Buddy. There is something to be said about a good buddy movie. This isn’t one of them. With that said, I did appreciate the attempt at camaraderie between Horus and Bek. The attempts at humor weren’t the greatest, but at least it broke up the monotony of a film that needed something to keep the audience invested. Watching their relationship grow was worth it.

What didn’t I like?

Color me something. What is with casting directors and making movies about Africa or that region over there. Is there just an ingrained stupidity that makes them think everyone was white? Oh, but the slaves, extras, servants, etc were the first ones to be cast as people of color. Excluding Chadwick Boseman’s character, who could be seen as a bit of an offense, as well, there are no people of color in lead/speaking roles for a film based on ancient Egypt. Why is that? Not too long ago, we got Exodus: Gods and Kings, which had a similar casting problem. Was nothing learned?!? Back in the day, it was custom for white actors and actresses to play other races, but look at the times and racial atmosphere back then. Even with the racial strife and tension we have today, it isn’t that bad and we should  get more accurate casting when it comes to things like this. I guess there is one bastion to go along with my slight tirade. The forthcoming Black Panther movie, coincidentally starring Boseman, is set in a fictional country in Africa and has yet to cast anyone not of color. So, maybe they’re starting to learn.
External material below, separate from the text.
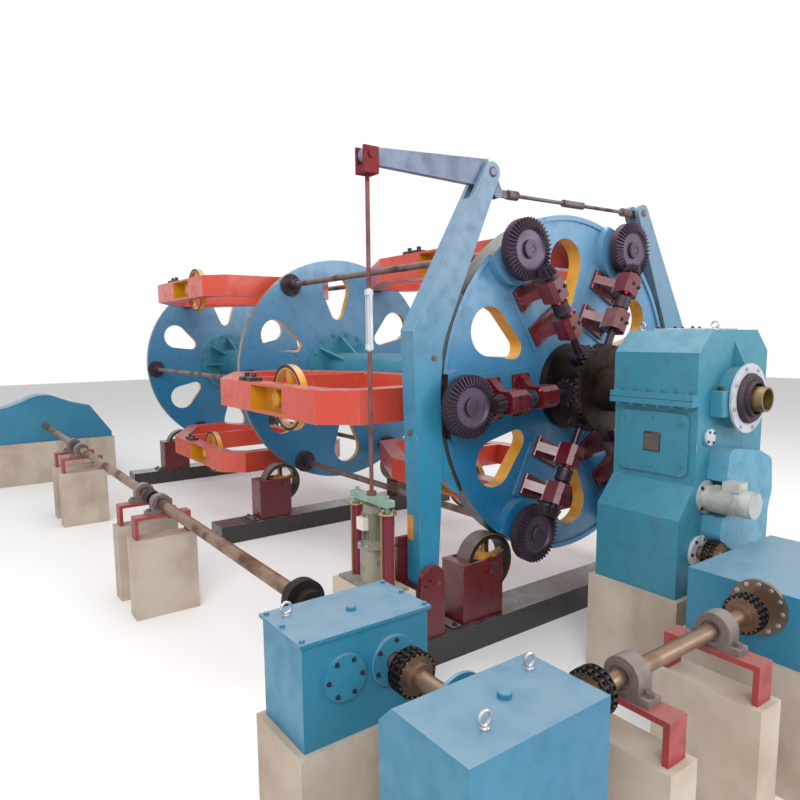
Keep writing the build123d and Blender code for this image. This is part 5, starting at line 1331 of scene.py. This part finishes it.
@dataclass
class Gearbox:
    """Main gearbox with its covers, nose, guard and barring motor."""

    sink: float = 0.002
    nose_bolt_radius: float = 0.185
    nose_seal: Profile = ((0, 0.0935), (0, 0.15), (0.012, 0.15), (0.03, 0.138), (0.03, 0.112),
                          (0.05, 0.108), (0.05, 0.0935))
    rib_foot: float = 0.17
    rib_size: float = 0.17
    lug_inner: float = 0.15
    lug_outer: float = 0.262
    covers: tuple[tuple[float, float, float], ...] = (
        (-0.261, -0.219, 0.05), (-0.106, -0.4175, 0.092), (-0.2475, -0.845, 0.06))
    output_y: float = -0.325
    flange: float = 0.035
    flange_bolts: int = 6
    seam: float = 0.0015
    eye_y: float = -0.2
    motor_drop: float = 0.575
    fin_length: float = 0.15
    cowl_depth: float = 0.072
    fan_cowl: Profile = ((0, 0), (0, 0.078), (0.05, 0.078), (0.066, 0.07), (0.0715, 0.052), (0.0715, 0))
    window_drop: float = 0.2675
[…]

Blood brother. Let me stay on color for a bit longer. The opening narration mentions that the gods have this golden blood, yet we don’t see it until the very end when Gerard Butler is crawling away. As I was looking at it, I couldn’t help but think, it that was some kind of real golden blood, it wouldn’t look like the coloring was just put into it. Come on people, you need to put more work into the little things!

Riddle me this. When I was growing up, there was a Saturday morning cartoon called Kidd Video. Some of you may recall it. If not, type it into youtube and watch how trippy the 80s were for animation. Anyway, one of the episodes I remember best was when the Sphinx appeared and the group had to answer a riddle. What does this have to do with anything? Well, even on another world, the Sphinx still had its trademark look. Not so much the case here. As I mentioned before, liberties were taken with design and whatnot, but some things should just be left alone, like the Sphinx!

Final verdict on Gods of Egypt? This is a film that is not going to win any fans. It doesn’t have the star power (sorry Gerard Butler) to put people in the seats, the story isn’t that strong, and everything else about it is just average, at best. That being said, I still had fun watching and couldn’t turn away. This isn’t a bad film, but it isn’t a good film either. I’m having a hard time deciding whether to recommend it or not. I guess if you want to see what a live action SilverHawks flick would look like, then yes, I recommend it.